Yo era ese, pero también era, eso, y darme cuenta de ello ni siquiera me hizo transpirar a pesar del verano.
Creo que conozco todas las preguntas. Creo que ignoro todas las respuestas. Y aunque no me guste, sólo llego a saber con exactitud que respiro; que miro y observo; que admiro en muchas ocasiones; que envido en otras muchas más y, creo. con envidia sana si es que la hay; que opino por vicio, casi siempre sin demasiada convicción, pero, eso si, pretendiendo no molestar excesivamente; y que nunca, nunca, que yo sepa, me he sentido victima de nada, aunque ese nada no me hubiera sido propicio en mi propio concepto de las cosas y con todo el relativismo que la afirmación entraña.

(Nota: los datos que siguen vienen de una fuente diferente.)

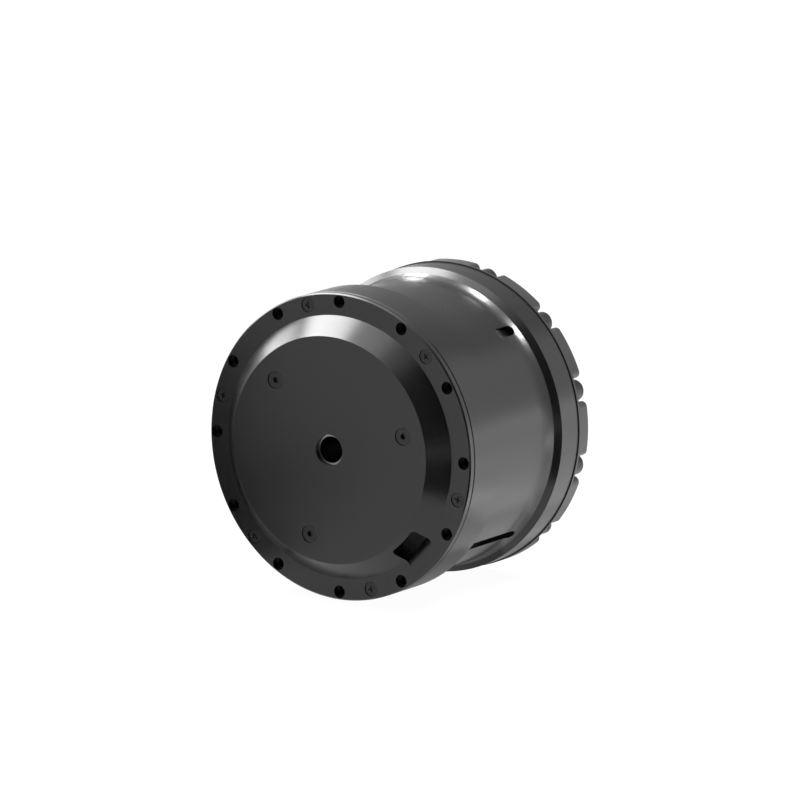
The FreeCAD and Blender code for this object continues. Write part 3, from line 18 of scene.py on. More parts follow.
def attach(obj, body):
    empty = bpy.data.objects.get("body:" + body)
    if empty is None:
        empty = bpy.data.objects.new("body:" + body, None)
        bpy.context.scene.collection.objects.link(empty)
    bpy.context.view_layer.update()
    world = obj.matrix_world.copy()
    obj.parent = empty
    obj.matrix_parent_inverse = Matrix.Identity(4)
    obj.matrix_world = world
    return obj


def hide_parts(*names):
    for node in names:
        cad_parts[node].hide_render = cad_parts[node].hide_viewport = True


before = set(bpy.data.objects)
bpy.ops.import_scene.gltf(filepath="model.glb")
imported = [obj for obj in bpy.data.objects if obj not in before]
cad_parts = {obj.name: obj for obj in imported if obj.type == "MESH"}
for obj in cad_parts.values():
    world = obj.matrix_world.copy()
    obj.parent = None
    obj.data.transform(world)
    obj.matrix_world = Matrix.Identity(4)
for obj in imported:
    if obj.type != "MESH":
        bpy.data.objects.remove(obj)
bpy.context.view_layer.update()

LOG = logging.getLogger("joint_actuator")
MM = 0.001

ALONG = (0.0, 1.0, 0.0)
UP = (0.0, 0.0, 1.0)
BLACK = (0.0, 0.0, 0.0)
WHITE = (1.0, 1.0, 1.0)

Colour = tuple[float, float, float]
Number = Union[float, "Signal"]


# --- shader expressions ------------------------------------------------------
class Lay(Enum):
    """Which way a tool has marked a turned or ground surface."""

    NONE = "none"
    ROUND = "round"
    FACE = "face"


class Signal:
    """A number that changes over a surface, written as a Python expression."""

    def __init__(self, sheet: "ShaderSheet", socket: bpy.types.NodeSocket) -> None:
        """Wrap an output socket of a sheet."""
        self.sheet = sheet
        self.socket = socket

    def _math(self, operation: str, first: Number, second: Number) -> "Signal":
        """Add one Math node.

        Args:
            operation: The Math node's operation.
            first: Its first value or link.
            second: Its second value or link.

        Returns:
            The result as a signal.
        """
        return self.sheet.signal("ShaderNodeMath", {"operation": operation}, {0: first, 1: second})

    def __add__(self, other: Number) -> "Signal":
        """Sum."""
        return self._math("ADD", self, other)

    def __sub__(self, other: Number) -> "Signal":
        """Difference."""
        return self._math("SUBTRACT", self, other)

    def __rsub__(self, other: Number) -> "Signal":
        """Difference from a number."""
        return self._math("SUBTRACT", other, self)

    def __mul__(self, other: Number) -> "Signal":
        """Product."""
        return self._math("MULTIPLY", self, other)

    def smooth(self, low: float, high: float) -> "Signal":
        """A soft step from nought at low to one at high."""
        settings = {"interpolation_type": "SMOOTHSTEP"}
        return self.sheet.signal("ShaderNodeMapRange", settings, {"Value": self, 1: low, 2: high})


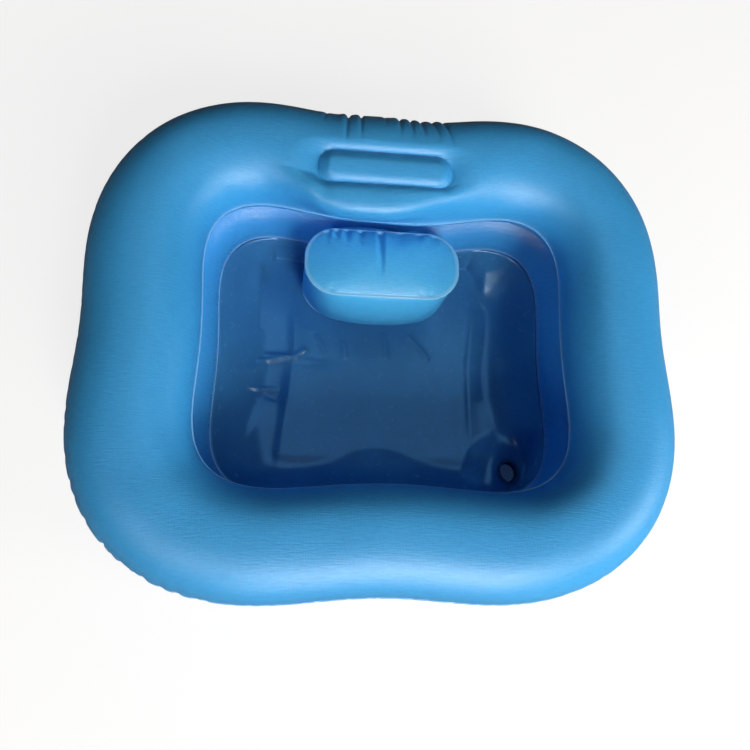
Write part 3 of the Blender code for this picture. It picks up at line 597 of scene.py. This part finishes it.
def blown(ob, held, pressure, cap):
    """Points of a closed film after air_frames of cloth under air pressure; none moves further than cap."""
    count = len(ob.data.vertices)
    before, after = np.empty(count * 3, np.float32), np.empty(count * 3, np.float32)
    ob.data.vertices.foreach_get("co", before)
    pins = ob.vertex_groups.new(name="held")
    pins.add(np.flatnonzero(held).tolist(), 1.0, "ADD")
    cloth = ob.modifiers.new("air", "CLOTH")
    cloth.settings.quality = 5
    cloth.settings.vertex_group_mass = "held"
    cloth.settings.use_pressure = True
    cloth.settings.uniform_pressure_force = pressure
    cloth.settings.effector_weights.gravity = 0.0
    cloth.collision_settings.use_collision = False
    cloth.point_cache.frame_start, cloth.point_cache.frame_end = 1, air_frames
    for step in range(1, air_frames + 1):
        bpy.context.scene.frame_set(step)
    done = ob.evaluated_get(bpy.context.evaluated_depsgraph_get()).to_mesh()
    done.vertices.foreach_get("co", after)
    ob.modifiers.remove(cloth)
    ob.vertex_groups.remove(pins)
    bpy.context.scene.frame_set(1)
    before, after = before.reshape(-1, 3).astype(float), after.reshape(-1, 3).astype(float)
    move = after - before
    size = np.linalg.norm(move, axis=1, keepdims=True) + 1e-12
    return before + move * np.minimum(1, cap / size)


t = np.linspace(0, 2 * math.pi, 4000, endpoint=False)
dense = round_box(*top_size, (0, 0), np.cos(t), np.sin(t))
walked = np.r_[0, np.cumsum(np.hypot(*(np.roll(dense, -1, 0) - dense).T))]
angle = np.interp((np.arange(steps) + 0.5) / steps * walked[-1], walked, np.r_[t, 2 * math.pi])
ux, uy = np.cos(angle), np.sin(angle)
base_line = round_box(0.182, 0.084, 0.0415, pillow_base, ux, uy)
base_line[:, 1] -= 0.79 * np.maximum(base_line[:, 1] - pillow_base[1], 0)
top_line = round_box(*top_size, pillow_top, ux, uy)
share = 1 - (1 - np.linspace(0, 1, 36)[:, None]) ** 1.5
band = base_line * (1 - share[..., None]) + top_line * share[..., None]
way = np.stack([outward(row) for row in band])
across = np.abs(band[..., 0] - pillow_top[0])
front = 0.0195 * np.clip(1 - (across / 0.082) ** 2.5, 0, 1) * np.clip(-way[..., 1], 0, 1)
back = 0.0105 * np.clip(1 - (across / 0.080) ** 3, 0, 1) * np.clip(way[..., 1], 0, 1)
swell = front * np.sin(math.pi * share) ** 0.7 + back * np.sin(math.pi * share**9) ** 0.8
swell = swell + 0.0015 * np.sin(math.pi * share)
band = band + way * swell[..., None]
band = np.concatenate([band, pillow_foot + pillow_height * share[..., None] * np.ones((steps, 1))], -1)

seam_level = np.full(steps, pillow_foot + pillow_height)
inset = np.array([0.975, 0.945, 0.91, 0.87, 0.82, 0.77, 0.71, 0.65,
                  0.58, 0.51, 0.44, 0.37, 0.30, 0.23, 0.16, 0.09])
crown = pillow_top + (top_line - pillow_top)[None] * inset[:, None, None]
dome = seam_level + 0.0008 + 0.0105 * (1 - inset[:, None] ** 2.4) * np.ones(steps)
crown = np.concatenate([crown, dome[..., None]], -1)
base = base_line - (base_line - pillow_base) * np.array([0.90, 0.6, 0.25])[:, None, None]
base = np.concatenate([base, np.full((3, steps, 1), 0.00135)], -1)
low_fin = fin_rows(base_line, np.full(steps, pillow_foot - 0.0002), 0.0020, 0.0005)
high_fin = fin_rows(top_line, seam_level, 0.0032, 0.0010)
rows = np.concatenate([base, low_fin, band[1:-1], high_fin, crown])
m = len(rows)
first_band = len(base) + len(low_fin)
first_fin = first_band + len(band) - 2
first_crown = first_fin + len(high_fin)
side_rows = first_crown - 2
i, j = np.meshgrid(np.arange(m - 1), np.arange(steps), indexing="ij")
after = (j + 1) % steps
sides = [i * steps + j, i * steps + after, (i + 1) * steps + after, (i + 1) * steps + j]
sides = np.stack(sides, -1).reshape(-1, 4)
j = np.arange(steps // 2 - 1)
cap = np.stack([j, j + 1, steps - 2 - j, steps - 1 - j], -1)
faces = np.vstack([cap[:, ::-1], sides, cap + (m - 1) * steps])
marks = np.zeros(m)
marks[len(base):first_band] = 1
marks[first_fin:first_crown] = 1
flat = rows[..., :2] + 0.0
round_band = np.broadcast_to(np.linspace(0, 0.45, steps), (side_rows, steps))
flat[:side_rows] = np.stack([round_band, rows[:side_rows, :, 2]], -1)
# The pillow's vinyl is painted lighter than the rim's: painted light on the pillow, which sits deep in the
# bowl where less light reaches.
pillow_vinyl = embossed_vinyl("pillow_vinyl", (0.080, 0.505, 0.920, 1.0), (0.064, 0.430, 0.850, 1.0), 0.34)
points = rows.reshape(-1, 3)
weld = np.repeat(marks, steps)
pillow = skin("pillow_films", points, faces, pillow_vinyl, flat.reshape(-1, 2), weld)
held = np.ones((m, steps), bool)
held[first_band:first_fin] = False
held[first_crown:] = False
points = blown(pillow, held.ravel(), 4.0, 0.006)
# The band lies flat under the valve's base, 12 mm round, and swells again beyond it
from_valve = np.hypot(points[:, 0] - 0.0175, points[:, 2] - 0.0990)
flat_at = 0.1378 + 0.8 * np.maximum(from_valve - 0.012, 0)
points[:, 1] = np.where(from_valve < 0.03, np.minimum(points[:, 1], flat_at), points[:, 1])
# Puckers: one long fold and shorter ones from the far seam, a tuck at each corner of the seam
x, y = points[:, 0] - pillow_top[0], points[:, 1] - pillow_top[1]
on_top = np.arange(len(points)) >= first_crown * steps
from_far = np.clip((0.0375 - y) / 0.077, 0, 1)


def press(px, deep, half, long, from_seam, beside):
    """Press deep * exp(-(distance/half)^2) into the top, from a seam as far as long.

    On both sides of the crease the film stands up by the share beside of its depth.
    """
    fade = np.clip(1 - from_seam / long, 0, 1) ** 0.8 * on_top
    points[:, 2] -= deep * np.exp(-(((x - px) / half) ** 2)) * fade
    for side in (-2.2, 2.2):
        points[:, 2] += deep * beside * np.exp(-(((x - px - side * half) / (1.3 * half)) ** 2)) * fade


for px, deep, half, long in [(-0.0030, 0.0046, 0.0030, 0.75), (-0.0260, 0.0022, 0.0034, 0.34),
                             (-0.0420, 0.0024, 0.0030, 0.30), (-0.0530, 0.0034, 0.0026, 0.22),
                             (0.0200, 0.0010, 0.0050, 0.24), (0.0420, 0.0014, 0.0036, 0.22),
                             (0.0600, 0.0016, 0.0034, 0.20), (-0.0640, 0.0022, 0.0026, 0.30)]:
    press(px, deep, half, long, from_far, 0.34)
for px, deep, half, long in [(0.0560, 0.0018, 0.0034, 0.20), (0.0440, 0.0012, 0.0030, 0.16),
                             (-0.0580, 0.0016, 0.0034, 0.16), (-0.0200, 0.0006, 0.0040, 0.14)]:
    press(px, deep, half, long, 1 - from_far, 0.0)
pillow.data.vertices.foreach_set("co", points.astype(np.float32).ravel())
pillow.data.update()
finer = pillow.modifiers.new("finer", "SUBSURF")
finer.levels = finer.render_levels = 1
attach(pillow, "basin")
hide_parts("pillow_base_panel", "pillow_side_band", "pillow_top_panel")


# Drain and valves: a moulded collar welded in the floor, an outlet cup with a hose tail below, a grey
# stopper, and three air valves of pale blue vinyl. They keep their CAD shapes and only get materials.
def moulded(name, colour, rough, grain):
    """Moulded vinyl or rubber: one colour with slight mottling and a fine matt grain."""
    mat = bpy.data.materials.new(name)
    mat.use_nodes = True
    tree = mat.node_tree
    shader = tree.nodes["Principled BSDF"]
    place = link(tree, "ShaderNodeTexCoord", {}).outputs["Object"]
    cloud = streaks(tree, place, (300, 300, 300), 3.0)
    dark = tuple(c * 0.82 for c in colour[:3]) + (1.0,)
    hue = link(tree, "ShaderNodeMix", {0: cloud, 6: dark, 7: colour}, data_type="RGBA").outputs[2]
    tree.links.new(hue, shader.inputs["Base Color"])
    gloss = link(tree, "ShaderNodeMapRange", {0: cloud, 1: 0.3, 2: 0.7, 3: rough - 0.05, 4: rough + 0.05})
    tree.links.new(gloss.outputs[0], shader.inputs["Roughness"])
    speck = streaks(tree, place, (2200, 2200, 2200), 1.0)
    bump = link(tree, "ShaderNodeBump", {"Height": speck, "Strength": grain, "Distance": 0.0002})
    tree.links.new(bump.outputs[0], shader.inputs["Normal"])
    return mat


ring_vinyl = moulded("ring_vinyl", (0.024, 0.125, 0.290, 1.0), 0.32, 0.08)
dark_fitting = moulded("dark_fitting", (0.030, 0.060, 0.110, 1.0), 0.35, 0.15)
grey_rubber = moulded("grey_rubber", (0.700, 0.730, 0.760, 1.0), 0.45, 0.35)
valve_vinyl = moulded("valve_vinyl", (0.150, 0.390, 0.640, 1.0), 0.30, 0.10)
drain_looks = {"drain_ring": ring_vinyl, "drain_outlet": dark_fitting, "drain_stopper": grey_rubber}
for node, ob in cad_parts.items():
    look = valve_vinyl if "valve" in node else drain_looks.get(node)
    if look is not None:
        ob.data.materials.clear()
        ob.data.materials.append(look)


# Studio: a white table that fades into the white room, soft windows on the near and right sides, three
# panes and a skylight that only add gloss, and the camera that stands steeply above the near left side.
def white_room(tree, strength):
    """White where the eye looks at it, straight or through glass, and the given plain light elsewhere."""
    rays = link(tree, "ShaderNodeLightPath", {}).outputs
    seen = link(tree, "ShaderNodeMath", {0: rays["Is Camera Ray"], 1: rays["Is Transmission Ray"]},
                operation="MAXIMUM").outputs[0]
    return link(tree, "ShaderNodeMapRange", {0: seen, 1: 0.0, 2: 1.0, 3: strength, 4: 1.0}).outputs[0]


full_white = (1.0, 1.0, 1.0, 1.0)
table_grey = (0.25, 0.25, 0.25, 1.0)
world = bpy.data.worlds.new("room")
bpy.context.scene.world = world
world.use_nodes = True
sky = world.node_tree.nodes["Background"]
sky.inputs["Color"].default_value = full_white
world.node_tree.links.new(white_room(world.node_tree, 0.02), sky.inputs["Strength"])

table_finish = bpy.data.materials.new("white_table")
table_finish.use_nodes = True
tree = table_finish.node_tree
tree.nodes.remove(tree.nodes["Principled BSDF"])
body = link(tree, "ShaderNodeBsdfDiffuse", {"Color": table_grey})
glow = link(tree, "ShaderNodeEmission", {"Color": full_white, "Strength": 0.80})
pale = link(tree, "ShaderNodeBsdfDiffuse", {"Color": table_grey})
lit = link(tree, "ShaderNodeAddShader", {0: pale.outputs[0], 1: glow.outputs[0]})
path = link(tree, "ShaderNodeLightPath", {})
place = link(tree, "ShaderNodeTexCoord", {}).outputs["Object"]
far = link(tree, "ShaderNodeVectorMath", {0: place}, operation="LENGTH").outputs["Value"]
fade = link(tree, "ShaderNodeMapRange", {0: far, 1: 1.0, 2: 4.5, 3: 0.0, 4: 1.0}).outputs[0]
white = link(tree, "ShaderNodeEmission", {"Color": full_white, "Strength": 1.0})
seen = link(tree, "ShaderNodeMixShader", {0: fade, 1: lit.outputs[0], 2: white.outputs[0]})
straight = path.outputs["Is Camera Ray"]
mixed = link(tree, "ShaderNodeMixShader", {0: straight, 1: body.outputs[0], 2: seen.outputs[0]})
tree.links.new(mixed.outputs[0], tree.nodes["Material Output"].inputs["Surface"])
corners = np.array([[-6, -6, -0.0002], [6, -6, -0.0002], [6, 6, -0.0002], [-6, 6, -0.0002]], float)
table = skin("table", corners, np.array([[0, 1, 2, 3]]), table_finish)


def lamp(name, azimuth, elevation, distance, size, power, colour):
    """Square soft lamp at a turn from the near side and a height above the table, aimed at the basin."""
    data = bpy.data.lights.new(name, "AREA")
    data.shape = "SQUARE"
    data.size = size
    data.energy = power
    data.color = colour
    ob = bpy.data.objects.new(name, data)
    a, e = math.radians(azimuth), math.radians(elevation)
    way = np.array([math.sin(a) * math.cos(e), -math.cos(a) * math.cos(e), math.sin(e)])
    ob.location = way * distance + (0, 0, 0.1)
    side = np.cross((0, 0, 1.0), way)
    side /= np.linalg.norm(side)
    turned = np.stack([side, np.cross(way, side), way], 1)
    ob.rotation_euler = Matrix(turned.tolist()).to_euler()
    bpy.context.scene.collection.objects.link(ob)
    return ob


lamp("window", 18, 46, 3.4, 0.6, 27, (1.0, 0.97, 0.90))
lamp("near window", 20, 30, 2.6, 0.9, 31, (1.0, 0.98, 0.91))
lamp("right window", 65, 27, 1.7, 0.6, 9.5, (1.0, 0.97, 0.91))
lamp("side window", 75, 14, 4.5, 1.5, 17, (1.0, 0.97, 0.91))
lamp("high window", 30, 72, 4.5, 0.8, 10, (1.0, 0.98, 0.91))
lamp("left window", -31, 30, 4.5, 1.0, 21, (1.0, 0.97, 0.91))
for pane in [("sill", 4, 11, 4.5, 1.6, 60, (1.0, 0.97, 0.98)),
             ("pane", 8, 33, 1.75, 0.35, 6.0, (1.0, 0.97, 0.98)),
             ("gleam", -36, 50, 4.5, 1.2, 40, (1.0, 0.97, 0.98)),
             ("skylight", 164, 68, 4.5, 3.2, 46, (0.38, 0.76, 1.0))]:
    lamp(*pane).visible_diffuse = False

view = bpy.data.cameras.new("camera")
view.sensor_width = 36.0
view.lens = 700.99386 / 750 * 36.0
view.clip_start = 0.02
eye = bpy.data.objects.new("camera", view)
tilt, pan, roll = 0.2831091, 0.1178748, -0.0369520
about_x = Matrix.Rotation(-tilt, 3, "X")
about_y = Matrix.Rotation(pan, 3, "Y")
about_z = Matrix.Rotation(roll, 3, "Z")
turned = (about_z @ about_y @ about_x).transposed().to_4x4()
eye.matrix_world = Matrix.Translation((-0.09793, -0.24639, 0.84520)) @ turned
bpy.context.scene.collection.objects.link(eye)
bpy.context.scene.camera = eye
bpy.context.scene.view_settings.view_transform = "Standard"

Escribo lo que escribo porque lo necesito sin saber a donde voy, y porque casi siempre soy plenamente consciente de que me miento y que las verdades, no sé si temporales o eternas, siempre son más crueles de como me las imagino. Y además, ¿por qué no decirlo? porque soy tan patético como muchos otros, y ya se sabe eso “de mal de muchos…” Me reconozco mirón profesional de la vida (se que sonaría mucho mejor dicho en francés) y también un poco exhibicionista, y por eso estoy aquí, cobardemente amparado en mi anonimato. Lo segundo es vanidad infantil, lo primero, en ocasiones, me devuelve la fe en la humanidad, y con ello ya estoy pagado. Son vicios mayores o menores, y hay vicios que quiero imaginar son motores de la lógica ansia de superación de nosotros, los mediocres de buena fe, que nos animan a ser un poco más asumiendo el evidente riesgo de llegar a ser mucho menos. Pero así es la vida.

Que asco da escribir porque alguien te obliga. Lo siento de verdad. Hoy quería decir algo, pero no sé qué, seguramente nada de lo que he dicho. Pero ya que estamos en ello, una cosa más: ¡Victimario! ¿Victimario? Si, lo reconozco, suena espectacular. Suena sobre todo bien cuando uno lo repite una y otra vez venga o no venga a cuento. Hay palabras que llenan por si mismas un escenario. Después, con el tiempo, ante el silencio y la quietud, quedan en nada y se disuelven como un azucarillo en el café que decían los clásicos.
Yo he sucumbido a ese miedo escénico del que, si no recuerdo mal, habló en su día un comentarista deportivo que son, en realidad, quienes saben más de la vida y sus abatares.
Yo he querido justificarme de no se qué, y aquí estoy, patético vencido y contrito, como un ejercito vencido según parte de guerra ya en desuso.